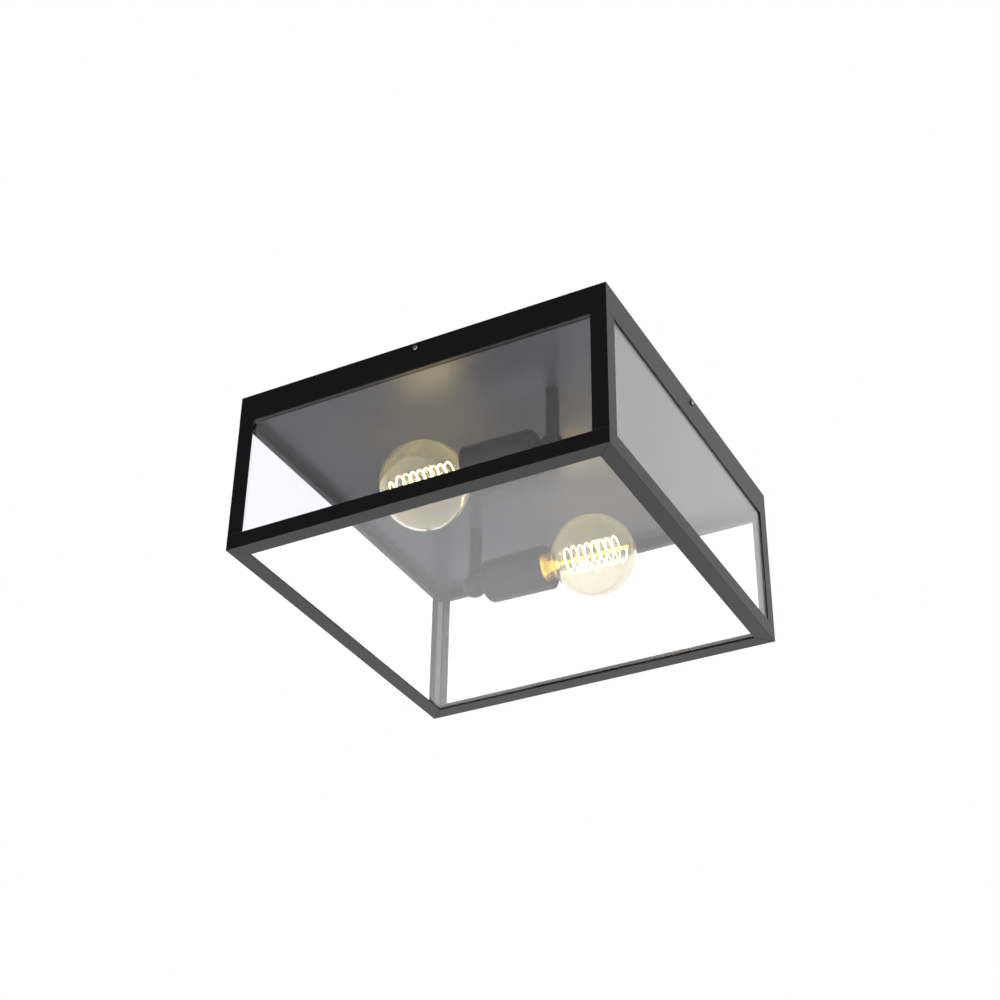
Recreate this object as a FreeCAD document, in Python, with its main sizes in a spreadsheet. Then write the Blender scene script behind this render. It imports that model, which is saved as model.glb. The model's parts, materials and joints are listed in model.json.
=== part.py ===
import FreeCAD, Part
import Sketcher
import math
import os

# Porch ceiling lantern: a square cage of mitred angle iron with five panes of
# glass, clamped by four side screws on a folded ceiling pan that carries two
# arms, each with a ball corner, a lampholder and a globe lamp.
# Origin: middle of the ceiling face. +Z up, everything hangs below Z = 0.
# Front is -Y, right is +X. Millimetres.

Vector = FreeCAD.Vector
Rotation = FreeCAD.Rotation
Placement = FreeCAD.Placement

doc = FreeCAD.newDocument("porch_ceiling_lantern")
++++
**Requirement:** Copy the material above verbatim.

**Finished task:**
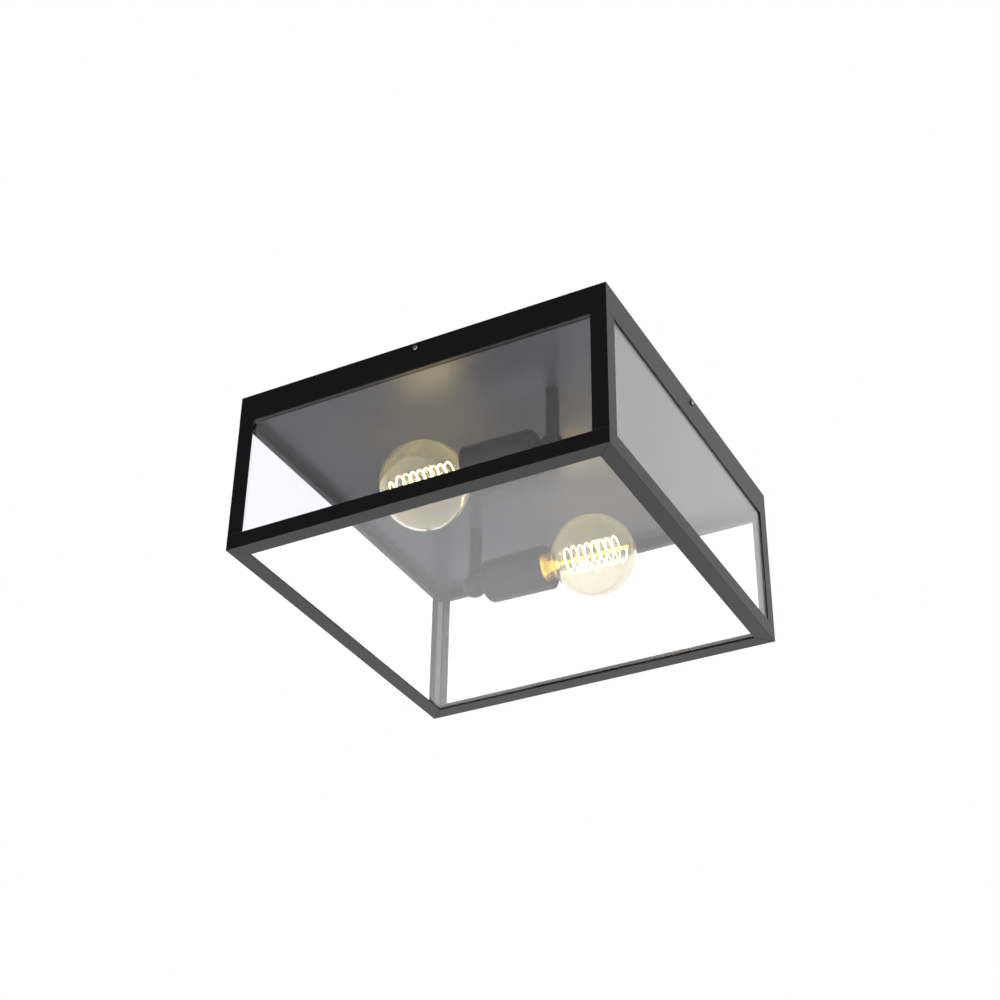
Recreate this object as a FreeCAD document, in Python, with its main sizes in a spreadsheet. Then write the Blender scene script behind this render. It imports that model, which is saved as model.glb. The model's parts, materials and joints are listed in model.json.
=== part.py ===
import FreeCAD, Part
import Sketcher
import math
import os

# Porch ceiling lantern: a square cage of mitred angle iron with five panes of
# glass, clamped by four side screws on a folded ceiling pan that carries two
# arms, each with a ball corner, a lampholder and a globe lamp.
# Origin: middle of the ceiling face. +Z up, everything hangs below Z = 0.
# Front is -Y, right is +X. Millimetres.

Vector = FreeCAD.Vector
Rotation = FreeCAD.Rotation
Placement = FreeCAD.Placement

doc = FreeCAD.newDocument("porch_ceiling_lantern")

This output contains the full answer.